1+1 International
- Country: Ukraine
- Broadcast area: Worldwide
- Headquarters: Kyiv, Ukraine

Programming
- Picture format: 16:9 (576i, SDTV)

Ownership
- Owner: 1+1 Media Group
- Sister channels: 1+1 Ukraine Today

History
- Launched: 1 March 2006; 19 years ago

Links
- Website: int.1plus1.ua

= 1+1 International =

Ukrainian international TV channel

1+1 International is an international TV channel aimed at the Ukrainian diaspora, broadcasting throughout North America and Europe. It is the international sister channel of the Ukrainian channel 1+1 and started broadcasting in March 2006. The channel is a part of 1+1 Media Group, related to Ihor Kolomoyskyi.

1+1 International is broadcast on a 24-hour schedule and is run by Anatoliy Yerema, the general producer and chief director. It is available by satellite and cable across the World, as well as in many hotel rooms in Europe.

==History==
In late 2008, 1+1 International was removed from DirecTV & GlobeCast World TV in the United States and the Canadian variant of the channel, which was owned by Ethnic Channels Group, was relaunched as TONIS. 1+1 International is now available again in Canada, after being picked up by IMB+ Records, an IPTV provider.

On 10 March 2016, 1+1 International re-launched in Canada, as a foreign service, via Bell Fibe TV.

Sometime in April 2022, 1+1 International was re-added to DirecTV on channel 321, the channel space was previously used for RT America.

On 7 July 2022, 1+1 International was removed from DirecTV after experiencing "temporary technical difficulties" since 4 July. The channel space currently shows a slide reading "This channel is no longer available. We regret any inconvenience." It was later revealed that the channel was dropped as it had stopped its 24/7 coverage of the 2022 Russian invasion of Ukraine and began adding entertainment programming.
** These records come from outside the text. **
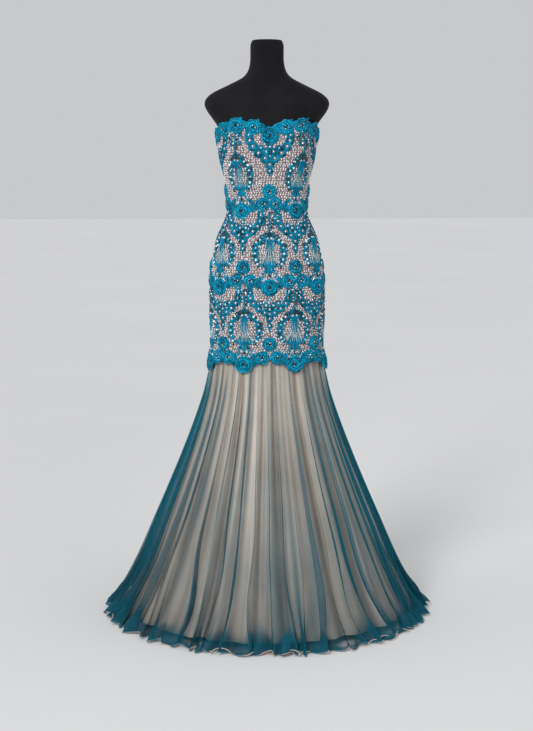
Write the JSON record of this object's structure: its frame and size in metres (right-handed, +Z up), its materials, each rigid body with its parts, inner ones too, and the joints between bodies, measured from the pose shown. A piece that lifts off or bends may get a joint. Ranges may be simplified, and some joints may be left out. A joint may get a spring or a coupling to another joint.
{
  "type": "ballroom gown on dress form",
  "caption": "Strapless trumpet ballroom gown with corded lace over a beaded sheath and a pleated net skirt, on a limbless dress form with a round stand.",
  "frame": {"origin": "on the floor, under the middle of the stand's base", "axes": "+Z up, the gown's front faces -Y, the wearer's left is +X"},
  "size_m": [0.9252, 0.926, 1.582],
  "materials": {
    "blush_ground": "matt net set with pearly beads",
    "turquoise_lace": "corded lace",
    "champagne_satin": "satin",
    "turquoise_tulle": "sheer net",
    "form_jersey": "matt jersey",
    "stand_metal": "satin black",
    "zip_metal": "satin"
  },
  "bodies": {
    "gown_on_form": {"form_torso": "form_jersey", "stand_pole": "stand_metal", "stand_base": "stand_metal", "sheath_front": "blush_ground", "sheath_side_left": "blush_ground", "sheath_side_right": "blush_ground", "sheath_back_left": "blush_ground", "sheath_back_right": "blush_ground", "lace_front": "turquoise_lace", "lace_back_left": "turquoise_lace", "lace_back_right": "turquoise_lace", "satin_front": "champagne_satin", "satin_left": "champagne_satin", "satin_back": "champagne_satin", "satin_right": "champagne_satin", "tulle_front": "turquoise_tulle", "tulle_left": "turquoise_tulle", "tulle_back": "turquoise_tulle", "tulle_right": "turquoise_tulle", "zip_chain": "zip_metal", "zip_slider": "zip_metal"},
    "pull": {"zip_pull": "zip_metal"}
  },
  "joints": [
    {"name": "pull_swing", "type": "hinge", "parent": "gown_on_form", "child": "pull", "pos_m": [0, 0.0943, 1.284], "axis": [1, 0, 0], "range_deg": [0, 150]}
  ]
}
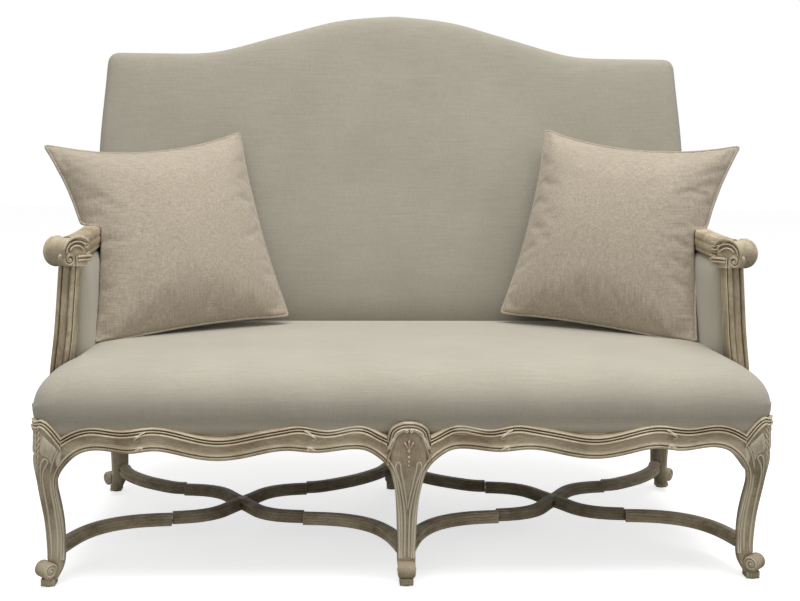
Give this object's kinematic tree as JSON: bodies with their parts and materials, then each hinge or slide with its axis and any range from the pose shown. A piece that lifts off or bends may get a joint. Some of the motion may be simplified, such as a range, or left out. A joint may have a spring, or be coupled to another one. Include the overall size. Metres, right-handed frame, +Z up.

On 11 June 2022, the channel restored part of its schedule, reducing the airtime given to the United News service. The Russian-language programs have since been dubbed to Ukrainian.

On 15 December 2022, the State Committee for Television and Radio-broadcasting re-issued the license of 1+1 International and approved a rebranding to "1+1 Ukraina", which became a backup channel for the media group's main channel 1+1. Consequently a new license was applied for 1+1 International's continuation on 22 December.

==Programming==
The programming of 1+1 International is composed of various productions from the original 1+1 channel.

===TSN (Television News Service)===
TSN is broadcast live from Kyiv and provides news broadcasting for the channel.

===Cultural Projects===
The cultural projects Document, Telemania, Svoye Kino, Proty Nochi, Monology and Ostannya Barykada are broadcast on 1+1 International.

===Talk shows===
The channel also airs the talk shows Tabu and Bez Tabu.

===Documentaries and TV series===
Den Narodjennya Burjuya (The Bourgeois Birth Day) and Ukradene Shchastya (Stolen Happiness), as well as many more shows, are broadcast on the channel.

===Webcam Project===
WEB Cam is a project planned to fill the technical broadcasting intervals, with live images of the central Maidan Nezalezhnosti square in Kyiv, as well as other areas in different cities.